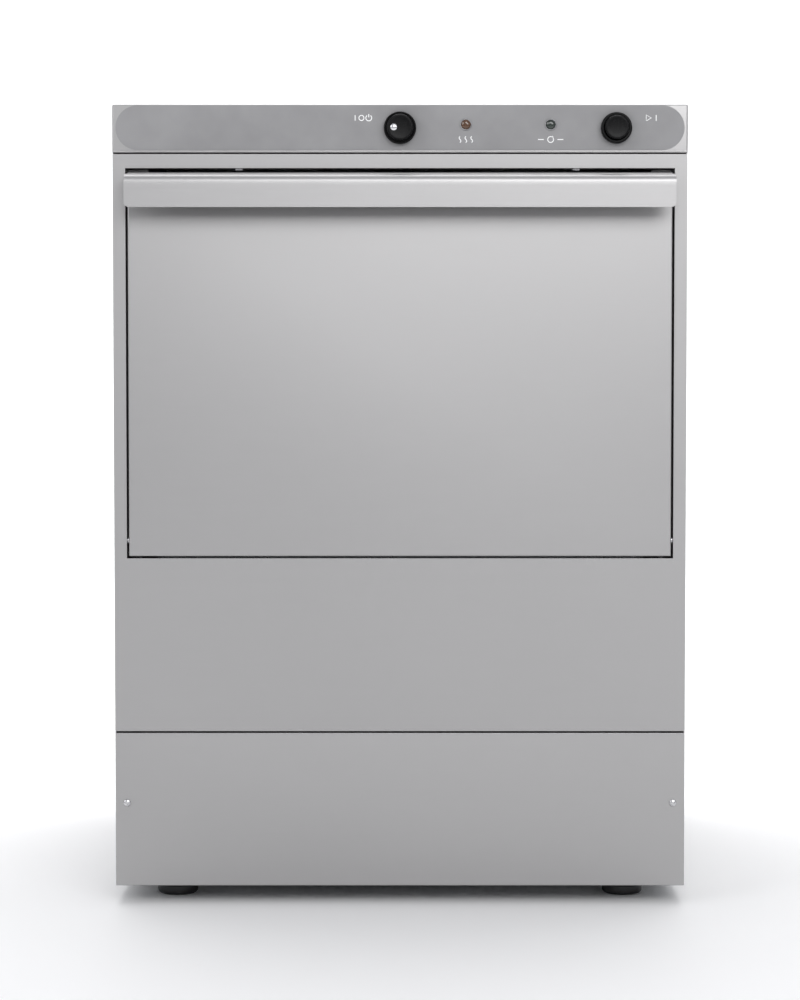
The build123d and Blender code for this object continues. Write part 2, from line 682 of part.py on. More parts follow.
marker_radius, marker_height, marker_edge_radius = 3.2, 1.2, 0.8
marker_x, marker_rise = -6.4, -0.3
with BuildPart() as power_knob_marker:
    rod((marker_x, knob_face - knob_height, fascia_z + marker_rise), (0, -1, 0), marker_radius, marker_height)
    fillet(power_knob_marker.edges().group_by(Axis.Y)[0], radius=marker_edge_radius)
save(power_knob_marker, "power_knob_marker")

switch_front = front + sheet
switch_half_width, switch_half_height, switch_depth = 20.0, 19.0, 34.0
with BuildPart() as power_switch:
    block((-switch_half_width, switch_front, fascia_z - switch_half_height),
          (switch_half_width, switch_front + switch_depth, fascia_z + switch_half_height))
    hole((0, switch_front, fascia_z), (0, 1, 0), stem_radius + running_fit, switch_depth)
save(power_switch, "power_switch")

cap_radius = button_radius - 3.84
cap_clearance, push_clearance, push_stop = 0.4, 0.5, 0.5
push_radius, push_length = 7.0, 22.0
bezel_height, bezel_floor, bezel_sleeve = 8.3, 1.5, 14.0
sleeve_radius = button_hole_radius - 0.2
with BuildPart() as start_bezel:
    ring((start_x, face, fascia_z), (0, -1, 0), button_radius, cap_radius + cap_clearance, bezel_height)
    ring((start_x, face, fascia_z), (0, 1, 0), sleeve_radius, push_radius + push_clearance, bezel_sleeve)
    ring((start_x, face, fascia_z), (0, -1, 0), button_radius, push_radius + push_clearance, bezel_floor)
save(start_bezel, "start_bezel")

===

## [The problem]
Using the data above, output each line exactly.

## [In response]
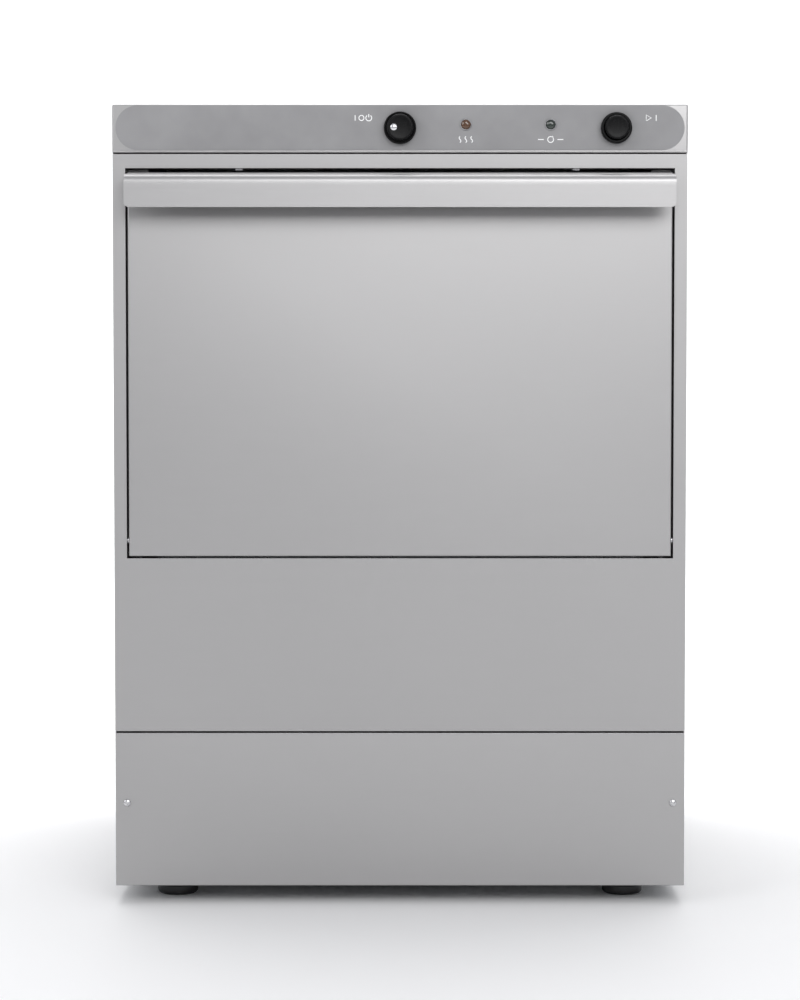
The build123d and Blender code for this object continues. Write part 2, from line 682 of part.py on. More parts follow.
marker_radius, marker_height, marker_edge_radius = 3.2, 1.2, 0.8
marker_x, marker_rise = -6.4, -0.3
with BuildPart() as power_knob_marker:
    rod((marker_x, knob_face - knob_height, fascia_z + marker_rise), (0, -1, 0), marker_radius, marker_height)
    fillet(power_knob_marker.edges().group_by(Axis.Y)[0], radius=marker_edge_radius)
save(power_knob_marker, "power_knob_marker")

switch_front = front + sheet
switch_half_width, switch_half_height, switch_depth = 20.0, 19.0, 34.0
with BuildPart() as power_switch:
    block((-switch_half_width, switch_front, fascia_z - switch_half_height),
          (switch_half_width, switch_front + switch_depth, fascia_z + switch_half_height))
    hole((0, switch_front, fascia_z), (0, 1, 0), stem_radius + running_fit, switch_depth)
save(power_switch, "power_switch")

cap_radius = button_radius - 3.84
cap_clearance, push_clearance, push_stop = 0.4, 0.5, 0.5
push_radius, push_length = 7.0, 22.0
bezel_height, bezel_floor, bezel_sleeve = 8.3, 1.5, 14.0
sleeve_radius = button_hole_radius - 0.2
with BuildPart() as start_bezel:
    ring((start_x, face, fascia_z), (0, -1, 0), button_radius, cap_radius + cap_clearance, bezel_height)
    ring((start_x, face, fascia_z), (0, 1, 0), sleeve_radius, push_radius + push_clearance, bezel_sleeve)
    ring((start_x, face, fascia_z), (0, -1, 0), button_radius, push_radius + push_clearance, bezel_floor)
save(start_bezel, "start_bezel")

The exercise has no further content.